O fim de uma era
Por Rafael Ligeiro
Bem que poderia ser a série de disputas emocionantes desde os treinos ou até mesmo as alterações no regulamento da categoria. Poderia ser o pulo do gato da equipe Medley na estratégia de reabastecimento, que rendeu a vitória para Marcos Gomes. Contudo, nada chamou mais a atenção durante a etapa de abertura da temporada 2008 da Stock Car, realizada em Interlagos, que o anúncio da aposentadoria de Ingo Hoffmann ao final desse ano. Decisão que coloca ponto final não apenas em uma carreira, mas sim em uma era do automobilismo brasileiro.
Aos 55 anos, Ingo é sinônimo de Stock Car. Jamais um piloto acumulou marcas tão impressionantes quanto o Alemão nos 30 anos do certame. São 61 pole positions, 79 vitórias e 12 títulos conquistados.
Confesso, aqui em frente esse velho e cansado computador, ter um bocado de admiração por Ingo Hoffmann. Por dois motivos. Primeiro: ele é um dos poucos que mostraram que não é necessário vencer corridas e temporadas na Fórmula 1 para ter uma carreira brilhante no automobilismo. Nem mesmo acumular provas na Indy ou em outros certames internacionais. Trata-se de um exemplo à garotada que ainda dá as primeiras aceleradas no kart e pensa apenas em Fórmula 1.
Chegar ao campeonato da FIA é o ápice na carreira de qualquer piloto; mas o caminho para alcançá-lo também é o mais longo e árduo que há no esporte a motor. Talento não basta. São apenas 22 carros para centenas de pretendentes em disputas por cockpit nem sempre justas. Afinal, por mais que a F-1 não tenha um "pay driver" sequer no grid de 2008, basta apertar a situação num time pequeno para um pé-de-breque surgir com alguns milhões de dólares oriundos de petrolífera de Não-sei-la-de-onde e arrematar um posto de titular.

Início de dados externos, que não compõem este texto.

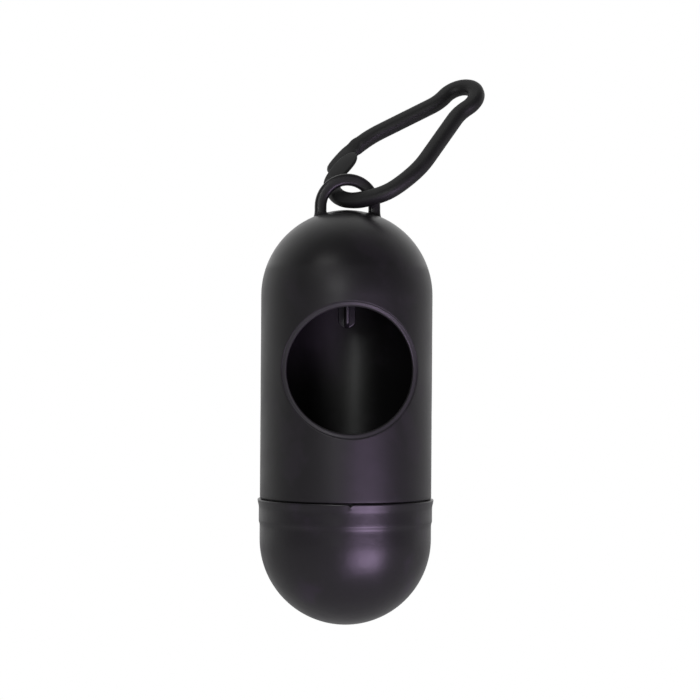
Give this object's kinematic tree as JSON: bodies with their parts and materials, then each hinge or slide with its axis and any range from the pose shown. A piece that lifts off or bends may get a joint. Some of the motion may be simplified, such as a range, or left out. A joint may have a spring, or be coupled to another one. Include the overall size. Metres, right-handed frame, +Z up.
{
  "type": "bag dispenser",
  "caption": "Capsule-shaped dispenser for dog waste bags, with a round window, a push-fit bottom cap and a plastic snap hook through its moulded eye.",
  "frame": {"origin": "on the capsule's axis at the seam between case and cap", "axes": "+Z up the capsule's axis towards the eye, -Y the side of the window, +X the side that the snap hook leans to"},
  "size_m": [0.0486, 0.037, 0.1165],
  "materials": {
    "case_plastic": "satin dark charcoal",
    "cap_plastic": "smoother satin dark charcoal",
    "hook_plastic": "satin black"
  },
  "bodies": {
    "clip": {"clip_hook": "hook_plastic"},
    "gate": {"clip_gate": "hook_plastic"},
    "case": {"upper_case": "case_plastic"},
    "cap": {"bottom_cap": "cap_plastic"}
  },
  "joints": [
    {"name": "case_swing", "type": "hinge", "parent": "clip", "child": "case", "pos_m": [0, 0, 0.0615], "axis": [0, 1, 0], "range_deg": [-10, 30]},
    {"name": "cap_pull", "type": "slide", "parent": "case", "child": "cap", "axis": [0, 0, -1], "range_m": [0, 0.04]},
    {"name": "gate_flex", "type": "hinge", "parent": "clip", "child": "gate", "pos_m": [0.01917, 0.01026, 0.08417], "axis": [-0.3997, -0.6235, 0.6719], "range_deg": [0, 14], "stiffness_Nm_per_rad": 0.3}
  ]
}
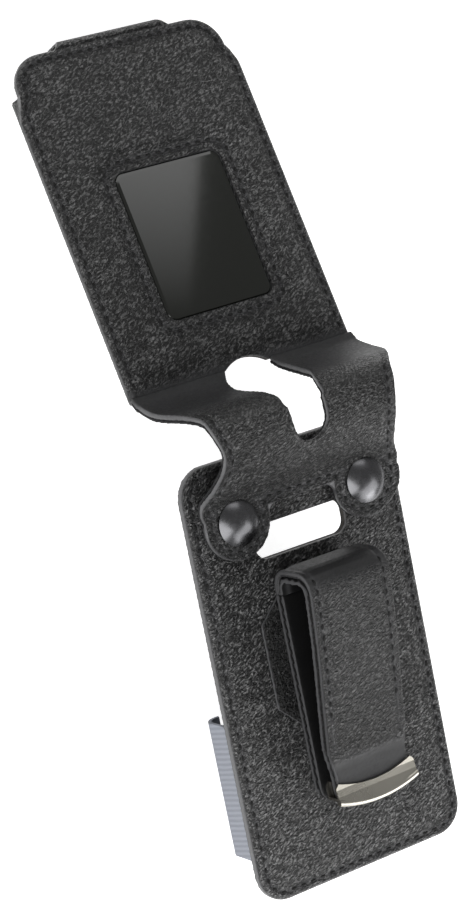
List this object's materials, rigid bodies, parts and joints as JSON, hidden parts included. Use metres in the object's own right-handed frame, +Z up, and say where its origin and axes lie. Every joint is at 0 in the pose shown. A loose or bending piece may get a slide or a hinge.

Segundo motivo: mesmo após tantas conquistas, Ingo jamais deixou a naturalidade de lado. Não é daquele tipo que sorri facilmente, tampouco que dê piscadelas às câmeras de televisão após uma entrevista. É um sujeito sério, simples e desprovido de qualquer estrelismo, características que carrega desde o início de carreira. Não possui aquele envolto subjetivo que parece distanciar grandes ícones de seus fãs, numa química que fazem com que os ídolos, tão longes, pareçam sujeitos perfeitos, quase semideuses. O próprio Alemão já disse que houve até quem tenha tentado fazer com que ele investisse mais na imagem pessoal. Mas, felizmente, Ingo jamais aceitou isso. Tivesse cedido ao "conselho", sem dúvidas, teria mais espaço na mídia, faria mais comerciais, venderia mais bonés, miniaturas... Estaria até mais rico! No entanto ficaria sujeito a passar pela catastrófica metarmofose pessoal que inúmeros profissionais ao volante são submetidos na busca para agradar a gregos e troianos. Afinal os veículos de comunicação - assim como patrocinadores e a grande maioria dos fãs - adoram um sujeito que faça cara de anjinho e tenha em mente sempre discursos sempre animadores e patrióticos.
Ainda mais impressionante é o fato de Ingo ser dono de uma característica quase indispensável aos grandes campeões. Frio e experiente, ele é capaz de fazer uma leitura precisa de uma corrida e um campeonato. Conhece como poucos a hora certa para partir à pista com o regulamento em mente - até mesmo quando a situação não parece propícia a tal atitude. Lembro-me bem da temporada 2002 da Stock, quando tudo parecia indicar ao tetracampeonato de Chico Serra. "Salvo uma mudança absolutamente imprevisível, tenho tudo para ser campeão da temporada", bradou Hoffmann, 4 corridas antes do término da temporada, à Revista Racing (edição 102). Ele era vice-líder, 16 pontos atrás do adversário. "Já tenho minha estratégia traçada: vou correr de olho nele (Serra). Se nessas 4 provas restantes eu chegar uma mísera posição adiante, tá liquidada a fatura". Dito e feito. Nas 3 corridas seguintes, Ingo tomou a liderança do campeonato com uma vitória (Curitiba) e um 2º lugar (Londrina). Na etapa de encerramento da temporada, em Interlagos, mesmo com a vitória de Chico, bastou um 6º lugar para o Alemão garantir o 12º caneco na categoria.
De fato ninguém é insubstituível. Fangio, Clark, Stewart, Fittipaldi, Lauda, Piquet, Prost, Senna e Schumacher passaram pela Fórmula 1, contudo a categoria continua. Na Stock não será diferente. Mas é inquestionável que o piloto que assumir o carro número 17 na próxima temporada vai correr com muito lastro. O lastro de cada conquista de um "tal" de Ingo Hoffmann.